Lem a écrit :
Ah. Donc, quand tu parles de Naruto ou de Star Wars, on ne peut en déduire que des trucs sur toi.
Je ne parle pas des émotions que je ressens. Je suis capable d'analyser comment l'artiste crée son oeuvre, mais je n'en déduis rien sur la définition de l'oeuvre.
Tu mettrais pas tes émotions dans la balance, tu ne parlerais pas de représentations et d'identités, tu pourrais dire ce que tu veux sur les oeuvres.
Je suis capable d'expliquer pourquoi Naruto fonctionne sur le public ado, par les thèmes abordés, par les SUJETS abordés, mais je ne renverse pas la proposition. Je ne dis pas que le plaisir que procure Naruto définit les mangas.
En plus, ce qui définit les mangas et les différencie de la bd franco-belge, c'est en effet une esthétique, un mode de représentation, une grammaire, qui a une histoire, une évolution. Une manière de mettre en avant la narration plutôt que le dessin. Mais pas la peine de mettre en avant mes émotions pour décrire ça.

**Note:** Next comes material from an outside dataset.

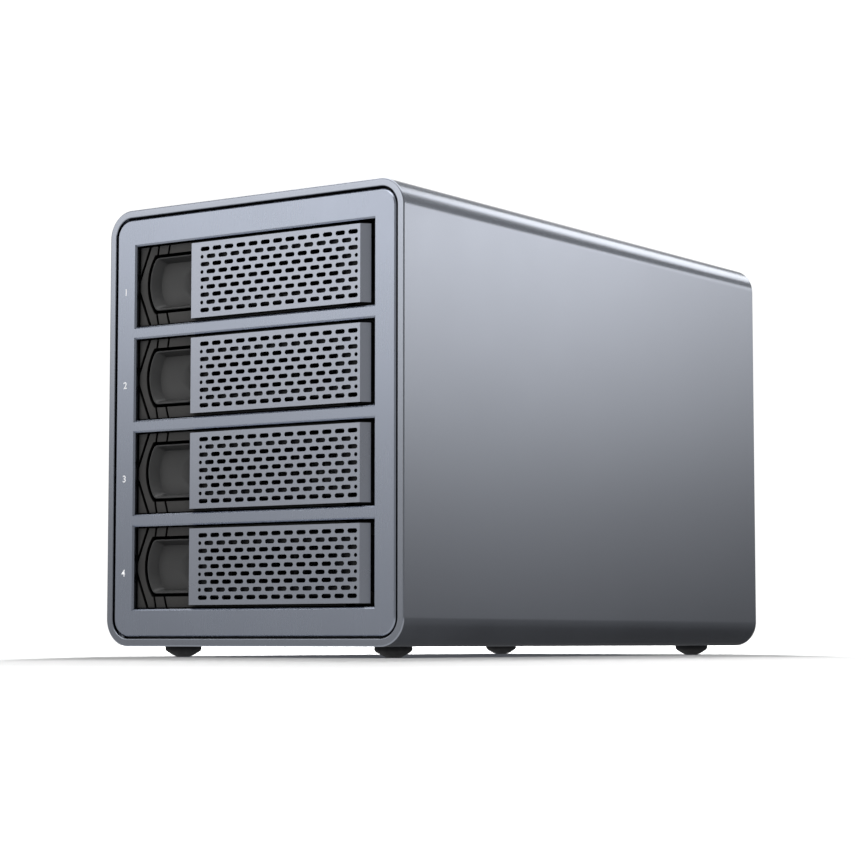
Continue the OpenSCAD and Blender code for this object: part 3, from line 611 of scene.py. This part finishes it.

Je vois des techniques, une approche graphique, je constate qu'il y a des lecteurs au Japon. Ok. Maintenant, et c'est précisément ce qu'on fait dans le groupe de travail sur le manga auquel je participe, quand on analyse les raisons de l'attirance du manga en France, on obtient une image des AMATEURS DE MANGA, rien sur le manga en lui-même. On sait ce qu'ils recherchent, ce qu'ils désirent, et ils le trouvent dans le manga.
Quand je suis au pied de la Tour Eiffel et que je la juge "impressionnante", quand je vois Alien et que je trouve le monstre "effrayant" je suis définitivement hors d'atteinte de qui que ce soit ? On ne peut rien en déduire sur la Tour ou sur le monstre ?
En effet, on ne sait rien. Dire que c'est "effrayant" ou "impressionnant" ca ne nous apprend rien. En revanche, dire que les grandes structures métalliques produisent un effet sur les spectateurs, c'est vrai, mais la Tour Eiffel ne se définit pas par son côté impressionnant, c'est D'ABORD une grande tour en métal. De même Alien est avant tout un extra terrestre avec une queue et qui bave et qui a de grandes dents. Après, on peut dire que le caractère effrayant vient de représentations collectives qui associent le noir et le sombre à la mort, les longues dents au dangereux, et que l'ensemble de ces éléments produit un phénomène de peur. Mais ça définit surtout nos représentations mentales, ce qui nous fait peur dans nos sociétés. Bref, ça définit le spectateur.
Et c'est le talent du réalisateur d'exploiter nos représentations pour produire une sensation. Fais Alien rose-fluo et dansant le chachacha à Broadway, l'effet sera pas le même. Alors oui, c'est de l'esthétique, c'est de l'analyse, mais c'est de l'analyse de nos structures mentales en tant que récepteurs.
En revanche, si on adopte une analyse en terme de sujet/objet, Alien c'est l'histoire d'un équipage de vaisseau dont les membres sont éliminés un par un par un alien. Et c'est bien l'élimination, un par un, qui définit l'oeuvre.
Je ne crois pas un instant que tu penses ce genre de chose. Tu es juste dans la négation par principe.
Tu te trompes énormément. Si tu n'avais pas mis tes émotions dans la balance, j'aurais rien à dire. Je sais que je ressens exactement le même plaisir en regardant un épisode de Dr House et en lisant un livre de SF. Il y a là aussi, un émerveillement devant le moment d'épiphanie (c'est le terme employé dans la série). Et je sais aussi, que lorsque cet émerveillement est absent dans un texte de SF, le texte m'ennuie et ne m'intéresse pas.
Par conséquent, en utilisant ma propre expérience, je peux te dire que ton idée ne fonctionne pas.
Le sow va très bien définir les amateurs de SF, l'émotion qu'ils éprouvent et veulent éprouver en lisant un texte SF, mais elle échoue totalement pour dire que ce sow est l'élément qui définit la SF. Il faut autre chose, beaucoup plus discriminant et qui, de mon point de vue, ne peut passer que par le sujet/objet.
Le raisonnement inverse (ou plutôt symétrique), c'est : "La peur est l'élément définitionnel de la littérature d'horreur". Ça te paraît faux ? Tu connais d'autres formes de fiction qui ont élu la peur comme leur principe esthétique central ? Maintenant, reviens à la SF et au sense of wonder…
Sauf que précisément, ça ne fonctionne pas avec le sow. D'ailleurs, le terme "wonder" a disparu des revues. Je regardais les "blurbs" des Year's Best SF récent, et le mot "wonder" n'y est pas. On parle d'avenir, oui, d'extrapolation, aussi, mais d'émerveillement, point.